> _Available data_:
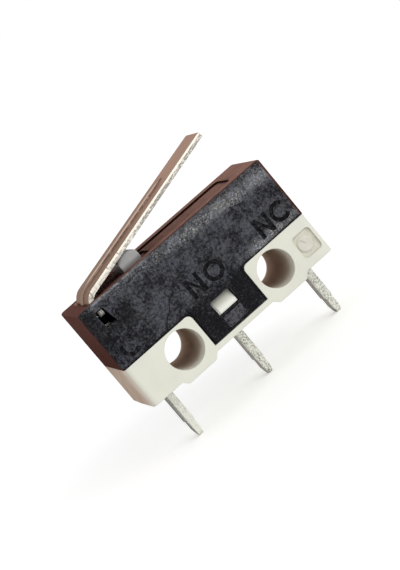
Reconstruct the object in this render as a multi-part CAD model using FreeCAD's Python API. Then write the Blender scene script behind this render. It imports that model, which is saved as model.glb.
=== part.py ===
import FreeCAD, Part
import math
import os

from FreeCAD import Vector

# Subminiature snap-action switch with a hinged lever, millimetres.
# Frame: origin on the axis of the mounting hole at the common end, midway
# through the body. +X runs along the body to the normally-closed end, +Y to
# the back, +Z to the plunger and lever. The solder pins point down.

# Housing
body_length = 12.8
body_width = 5.8
roof_height = 5.0
split_height = 1.25
feet_depth = 1.55
cover_wall = 0.5
cover_roof = 0.55
cover_setback = 0.03
fit_clearance = 0.05
edge_radius = 0.12
cover_corner_radius = 0.25

# Mounting holes, both along Y
hole_from_common_end = 3.2
hole_from_nc_end = 3.1
left_hole_radius = 1.10
right_hole_radius = 1.05

# Base details
end_ridge_height = 0.04
end_ridge_y = 0.45
front_corner_radius = 0.35
back_corner_radius = 0.15
land_corner_radius = 0.32
foot_height = 0.3
foot_half_length = 0.95
spigot_height = 0.4
spigot_wall = 0.35
well_floor_depth = 0.45
well_wall = 0.5
pocket_from_end = 0.9
pocket_below_holes = 0.08
pocket_width = 1.2
pocket_height = 1.36
pocket_depth = 0.18
pocket_corner_radius = 0.22
pocket_disc_shift = 0.08
pocket_disc_radius = 0.5
pocket_disc_flank = 0.1
pocket_disc_height = 0.12

# Cover tabs and the catches that snap into them
tab_width = 3.66
tab_depth = 0.9
tab_window_width = 1.36
tab_window_height = 0.9
tab_window_rise = 0.03
catch_depth = 0.44
catch_tip = 0.1
pad_width = 1.24
pad_height = 0.66
pad_relief = 0.03
pad_corner_radius = 0.12

# Cover top
recess_half_width = 1.7
recess_depth = 0.12
recess_from_nc_end = 1.65
recess_corner_radius = 0.45
plunger_well_depth = 0.14
plunger_well_before = 0.75
plunger_well_after = 1.25
plunger_well_half_width = 1.5

# Lever, drawn with its blade flat and then raised to its free angle
pivot_from_end = 1.1
pivot_below_roof = 0.665
lever_free_angle = 14.36
lever_press_angle = 12.0
lever_thickness = 0.3
lever_tip_from_end = 0.75
lever_rise = 0.69
lever_root_width = 3.76
lever_tip_width = 2.98
lever_tip_corner_radius = 0.12
lever_bend_radius = 0.6
lever_leg_width = 1.05
ear_height = 0.31
ear_recess = 0.15
bead_width = 0.36
bead_height = 0.13
bead_from_tip = 2.8
bead_taper = 0.6
hinge_window_height = 1.04
hinge_window_gap = 0.1
hinge_window_slant = 0.2
slot_side_clearance = 0.12
slot_end_clearance = 0.15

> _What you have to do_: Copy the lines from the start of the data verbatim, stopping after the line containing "from FreeCAD import Vector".

> _Finished task_:
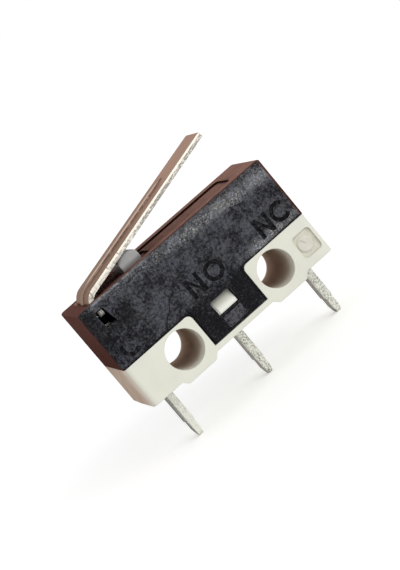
Reconstruct the object in this render as a multi-part CAD model using FreeCAD's Python API. Then write the Blender scene script behind this render. It imports that model, which is saved as model.glb.
=== part.py ===
import FreeCAD, Part
import math
import os

from FreeCAD import Vector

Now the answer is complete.